Monday, March 26, 2012

Hearing The Big Lie Personally- Some Reflections

I ran into the vegetarian/vegan mythology this weekend. It was weird to me to find a script unfolding, one I know is completely wrong but one that is so directly compelling to it's believer. Framingham study, China study, the b-12 in beef is really contamination- all the bells and whistles seen on the internet but this time in person. Of course this is all trading on the average human's ignorance- Ancel Key poisoning rabbits and then pretend this has something to do with humans, etc...
I'd like to know what devil came up with the contamination theory for the B12 in ruminants. This lie trades on our complete ignorance of ruminant digestive systems. The bacteria are there and providing B12 because it is a symbiotic system, not a contaminating one. Bacteria provide us with various things- I'm not sure how many things, but I remember some can provide vitamin K and there's that short-chain fatty acid that vegetarian primates get from their gut flora. We get some of that fatty acid too, but our digestive system is shorter than most primates so we don't get as much. Anyway, nobody is running around saying these things are due to contamination.

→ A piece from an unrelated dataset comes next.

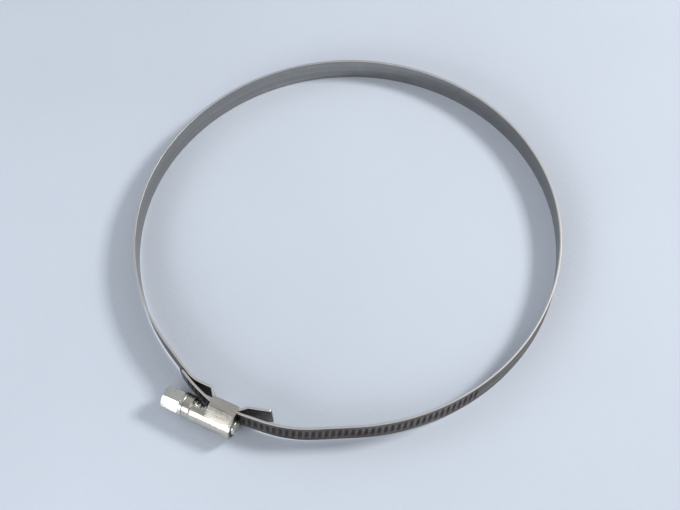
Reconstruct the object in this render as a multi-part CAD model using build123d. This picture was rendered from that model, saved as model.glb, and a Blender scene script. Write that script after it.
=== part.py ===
from build123d import *
from math import atan, cos, degrees, floor, pi, radians, sin, sqrt, tan
import os

# Worm-drive hose clamp with a 9 mm band, lying on the edge of its ring.
# Z is the axis of the ring and the hose, and the origin is the ring's centre. The housing is on
# the -Y side, with its screw along X and the hex head towards -X. "Depth" is the distance
# outwards from the centre of the ring, towards -Y.
# Lengths are in millimetres and angles in degrees.

# ---- band -------------------------------------------------------------------------------
band_width = 9.0
band_thickness = 0.7
band_corner = 0.8  # corner radius at the cut tongue end
tail_corner = 2.2  # corner radius at the free end, which has to thread into the housing
ring_inner_radius = 70.0  # the round stretch, which is most of the ring
fixed_leave_angle = 243.0  # where the fixed end leaves the circle in a straight run
feed_leave_angle = 298.0  # where the threaded end joins the circle

# ---- pressed thread in the band ------------------------------------------------------------
thread_pitch = 2.0
groove_depth = 0.45
groove_length = 6.4  # across the band
thread_end_angle = 331.0  # the last groove on the ring
tail_plain = 2.6  # plain stretch at the free end

# ---- housing, one folded sheet -------------------------------------------------------------
housing_x = -5.7  # middle of the box along the screw
housing_length = 9.0
housing_standoff = 1.4  # the floor's underside lies this far outside the ring's inner circle
sheet = 0.8
side_height = 3.65  # from the floor's underside to the shoulder
bend_radius = 1.0  # outside radius of the folds
side_clearance = 0.2  # between a band edge and a side wall
layer_clearance = 0.05  # between the floor, the fixed band and the sliding band
floor_relief = 1.1  # the floor stops short of the box's ends, where the band cranks over it
seam_gap = 0.2  # the two folded flanges of the floor meet here
neck_length = 7.75  # from the box to the end of the bearing ring
bearing_length = 2.4
crimp = 0.3  # the bearing ring is pinched in by this much
crimp_taper = 0.5
window_depth = 0.55  # the window in the neck is open to this far past the screw's axis
window_corner = 2.0

# ---- worm screw --------------------------------------------------------------------------
worm_radius = 3.2
worm_thread_height = 0.8
worm_crest_width = 0.7
worm_flank_spread = 0.3  # each flank widens by this much down to the root
worm_root_sink = 0.1  # the thread starts this far inside the core
mesh_clearance = 0.05  # between the worm's crest or flanks and the band's grooves
running_clearance = 0.1
collar_radius = 3.9
collar_length = 1.3
end_play = 0.1  # axial gap on each side of the bearing ring
shoulder_length = 0.6
hex_across_flats = 7.0
hex_length = 6.05
hex_turn = 47.6  # turns the corners of the head about the screw
hex_chamfer_radius = 3.2  # of the flat end inside the chamfer
hex_chamfer_angle = 30.0
slot_width = 1.2
slot_depth = 1.7
tip_overhang = 0.9  # the screw's end stands out of the box
tip_chamfer = 0.5

# ---- cranks in the fixed end --------------------------------------------------------------
heel_gap = 2.3  # the heel before the housing ends this far from the box
heel_crank_run = 2.8
heel_radius = 12.0
crank_radius = 0.9
tongue_crank_start = 0.2  # how far inside the box the tongue's crank begins
tongue_crank_run = 2.15
tongue_crank_rise = 1.85
tongue_tip_x = 7.8
tongue_reach = 0.05  # the tip presses this far into the ring's inner circle

# ---- run of the threaded end ---------------------------------------------------------------
feed_rise = 5.7  # slope of the band as it comes into the housing
feed_bend_radius = 25.0
exit_radius = 8.0
exit_overhang = 0.4  # the bends at the box's ends start this far outside it
tail_bend_radius = 3.0
tail_slope_run = 7.7  # along the screw, from the box to where the tail turns to lie along the ring
tail_sweep_run = 4.7  # from that corner to where its wide curve starts
tail_run = 7.9
tail_gap = 0.35  # between the free end and the band that it lies along

# ---- sizes that follow ---------------------------------------------------------------------
ring_radius = ring_inner_radius + band_thickness / 2  # middle of the strip
box_left = housing_x - housing_length / 2
box_right = housing_x + housing_length / 2
neck_left = box_left - neck_length
housing_width = band_width + 2 * (side_clearance + sheet)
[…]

It's another example of why I've run pretty cold in terms of trying to hash out logical arguments- people don't listen to them! I used to be pretty idealistic, thinking if I could just explain things properly everyone will agree with me. I don't even agree with the me that thought that, nor do I believe in the sort of egalitarianism necessary to sustain superhuman efforts of trying to explain complicated things to stupid people, or, in this case, simple things to intelligent people.

This is a weird age. The effects of government funding on science has degenerated to the point where most research is propaganda for whatever the government's agenda is. Sure, big coporations like Monsanto play a role too, but it is worth it to remember they are as big as they are because of government subsidies, and government willingness to do crazy things like grant property rights (in the form of patents) over living things. Studies based on epidemiology and multi-variant computer models rule the day because they look like science to the uninitiated.

Meanwhile, I am unlikely to provide the enthusiastic critique, as Denise Minger did with the China study. Is it worth it to provide such critiques? I wish I could feel more hopeful about sharing information. Certainly I benefit when other people share, but the process is so depressingly non-linear. If I had been looking for diet advice rather than merely coming across Seth Roberts by accident, I may have been snookered by these charlatans dressed up in scientist clothing.

If there is some glimpse as to why the lies work so well, in so many different areas of society, I'd guess it is some combination a feeling of certainty and morality. The feeling of being morally superior for not eating meat (though frankly, I don't know how ethicists arrive at it being more moral to eat the things that can't run away), the idea that you are helping the planet if you recycle, or that your vote matters- just do what they say and you get to feel certain and feel morally superior.

But what I have noticed is that I learned I knew a lot less than I thought I did. Of course, in the process I learned that experts know a lot less than they think they do. I've had certain benefits, but I also have to put up with a higher level of uncertainty, and your sense of morality has funny things done to it when you find simple ideas and techniques seriously out-perform all that sacrifice and self-discipline that was supposed to shape your character and help you improve.

The world is chock full of mirages of knowledge, interspersed here and there with something of real value.